Not necessarily. Concepts can be impossible to measure but still be useful. A school intervention could involve strengthening school climate (for example, by exhorting principals and teachers to build trusting and collaborative relationships). If the intervention succeeds in improving student performance, school climate is a useful concept even though we can't measure it well. In fact, that's what happened in Chicago in the 1990s. James Comer's School Development Program (SDP), which focuses exactly on those collaborative relationships, was tried in randomly selected schools. Researchers found that the Comer program did improve student performance in those schools, but this improvement in student performance was not explained by improvements in survey measures of school climate. I think that's a good illustration of the limits of surveys.
So the conclusion is that we should ditch surveys in education settings?
That is the implication of my findings, yes. I say in the article that I welcome attempts to confirm or disconfirm my findings, which could be easily done in Chicago and in other cities. If they are confirmed, the education sector should direct its resources and energies on something other than these climate surveys.
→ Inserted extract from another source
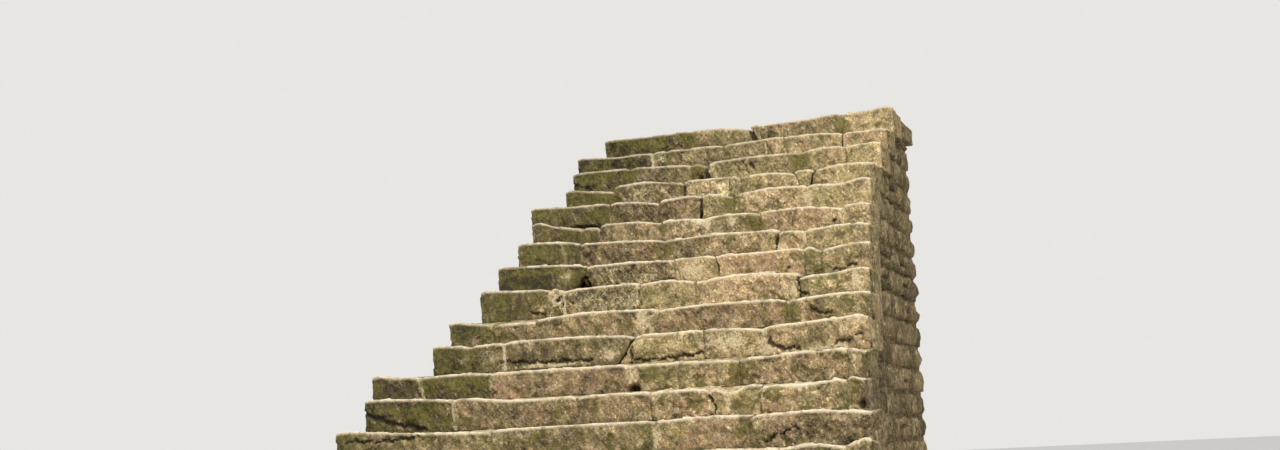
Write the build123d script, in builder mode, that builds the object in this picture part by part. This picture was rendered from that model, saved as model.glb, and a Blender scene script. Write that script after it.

This goes beyond K-12 education. Colleges and universities, Temple included, rely a lot on student surveys. I am of course talking about student feedback forms which are used to evaluate how well us instructors did in each of our courses. It turns out, many studies using rigorous methods find that taking a class with a highly-rated instructor has no effect on what students learn; it does affect how well they do in subsequent courses. I think the same issues with school climate surveys also afflict student feedback forms.
What was the University of Chicago's reaction to the article?
I worked at the University of Chicago Consortium on School Research for a two-year period from 2014-2016 and I conducted this study the last year I was there. I got great feedback from my colleagues who were very useful in identifying analytical choices that could have stacked the deck against finding effects of school climate. I think I have addressed their concerns and I am grateful for their feedback.